• WORK REQUIRED:
The lines to be extracted run from the start of the listing through the line containing "RIB_FLANK = 0.6"; copy them exactly and nothing else.
:: DATA PROVIDED
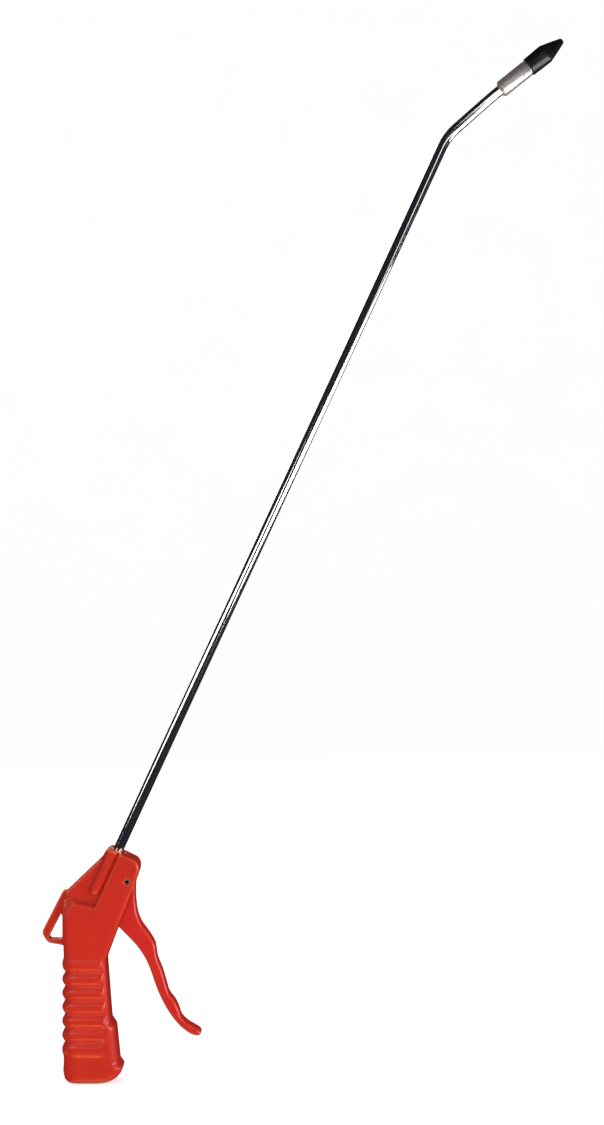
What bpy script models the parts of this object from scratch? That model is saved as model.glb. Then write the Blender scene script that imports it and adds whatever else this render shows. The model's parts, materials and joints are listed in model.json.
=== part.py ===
"""A lever blow gun: a moulded pistol grip with a poppet valve, a finger lever and a long bent tube with a soft tip.

Units are metres. +Z runs up the grip, +X points forwards from the grip to the lever, and XZ is the plane of
symmetry. The origin is the centre of the air inlet's end face, under the grip. Air runs from the inlet up the
grip into the valve chamber, past the poppet into the cartridge, out through its cross holes and up the tube.
"""

import math

import bmesh
import bpy
from mathutils import Matrix, Vector

MM = 0.001
GAP = 0.3 * MM  # between pieces that touch on the real object
REACH = 5.0 * MM  # how far a cutter runs past the face it opens

# Grip, measured up from the inlet face
GRIP_HEIGHT = 75.5 * MM  # inlet face to the knee where the cheeks begin
GRIP_WIDTH = 26.0 * MM
GRIP_BACK = -17.0 * MM
GRIP_FRONT = 9.4 * MM  # front of the grip at the knee
BASE_STEP_HEIGHT = 35.0 * MM  # the grip's front steps forward below this
BASE_STEP = 3.0 * MM
BASE_FRONT = 17.2 * MM  # front of the grip just above the lip
LIP_HEIGHT = 8.6 * MM
LIP_DEPTH = 2.6 * MM
LIP_WIDTH = 22.0 * MM
RIB_COUNT = 7
RIB_PITCH = 8.6 * MM
RIB_FIRST = 20.3 * MM
RIB_RISE = 1.0 * MM  # of a rib's crest over the plain grip, at the back
RIB_DROP = 1.5 * MM  # of the groove between two ribs below it
RIB_RUNOUT = 2.4 * MM  # length over which a rib's front end fades
RIB_FLANK = 0.6  # share of the ribs' depth that is left on the grip's sides

# Head, measured from the knee and along the tube
CHEEK_WALL = 4.5 * MM
CHEEK_LEAN = math.radians(20.6)  # the cheeks' front edge from vertical
SHOULDER_LEAN = math.radians(13.8)
SHOULDER_HEIGHT = 37.9 * MM  # of the grip's top over the knee, at the grip's back
BEVEL_HEIGHT = 23.7 * MM  # over the knee, where the bevel on the grip's back corner starts
BEVEL_LEAN = math.radians(33.9)
BEVEL_TURN = math.radians(30)  # of the bevel's face from the grip's side
SHOULDER_CHAMFER = 1.7 * MM
STEP_FORWARD = 1.8 * MM  # the cheeks start this far in front of the tube's axis
NOSE_REACH = 15.2 * MM  # from the tube's axis to the nose, along the end face
WEB_WIDTH = 15.0 * MM
WEB_FOOT = 41.8 * MM  # of the web's lower back corner over the knee
BOSS_BACK = 6.4 * MM  # the web's top corner behind the tube's axis
BOSS_RADIUS = 3.5 * MM
BOSS_OFFSET = 2.3 * MM
BOSS_LENGTH = 31.0 * MM
EDGE = 1.4 * MM  # rounding of the head's edges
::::
• SOLUTION TO THE EXERCISE:
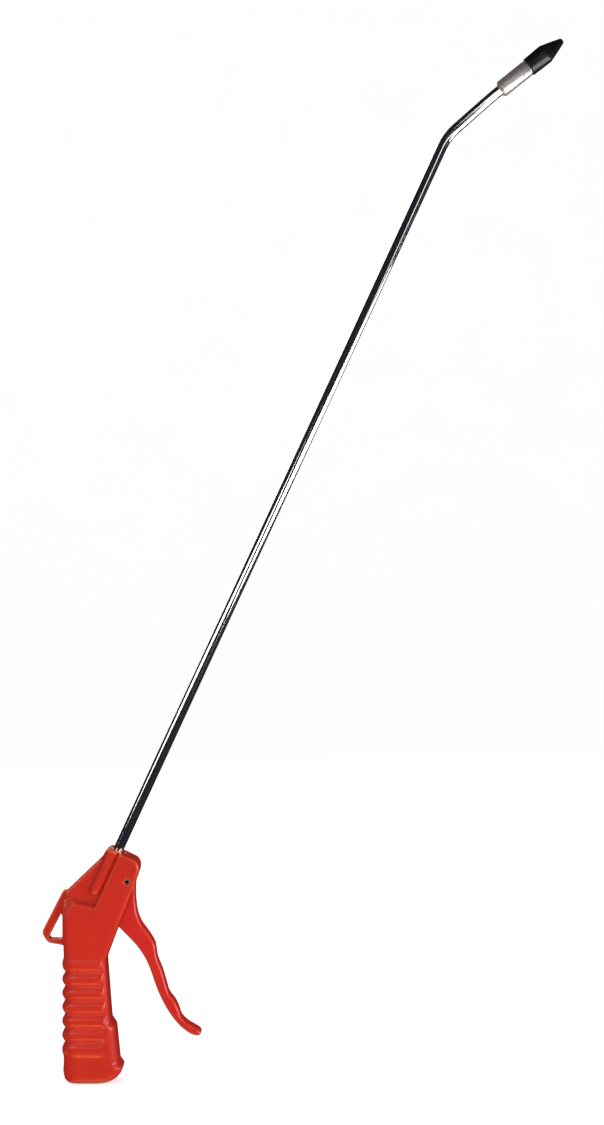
What bpy script models the parts of this object from scratch? That model is saved as model.glb. Then write the Blender scene script that imports it and adds whatever else this render shows. The model's parts, materials and joints are listed in model.json.
=== part.py ===
"""A lever blow gun: a moulded pistol grip with a poppet valve, a finger lever and a long bent tube with a soft tip.

Units are metres. +Z runs up the grip, +X points forwards from the grip to the lever, and XZ is the plane of
symmetry. The origin is the centre of the air inlet's end face, under the grip. Air runs from the inlet up the
grip into the valve chamber, past the poppet into the cartridge, out through its cross holes and up the tube.
"""

import math

import bmesh
import bpy
from mathutils import Matrix, Vector

MM = 0.001
GAP = 0.3 * MM  # between pieces that touch on the real object
REACH = 5.0 * MM  # how far a cutter runs past the face it opens

# Grip, measured up from the inlet face
GRIP_HEIGHT = 75.5 * MM  # inlet face to the knee where the cheeks begin
GRIP_WIDTH = 26.0 * MM
GRIP_BACK = -17.0 * MM
GRIP_FRONT = 9.4 * MM  # front of the grip at the knee
BASE_STEP_HEIGHT = 35.0 * MM  # the grip's front steps forward below this
BASE_STEP = 3.0 * MM
BASE_FRONT = 17.2 * MM  # front of the grip just above the lip
LIP_HEIGHT = 8.6 * MM
LIP_DEPTH = 2.6 * MM
LIP_WIDTH = 22.0 * MM
RIB_COUNT = 7
RIB_PITCH = 8.6 * MM
RIB_FIRST = 20.3 * MM
RIB_RISE = 1.0 * MM  # of a rib's crest over the plain grip, at the back
RIB_DROP = 1.5 * MM  # of the groove between two ribs below it
RIB_RUNOUT = 2.4 * MM  # length over which a rib's front end fades
RIB_FLANK = 0.6  # share of the ribs' depth that is left on the grip's sides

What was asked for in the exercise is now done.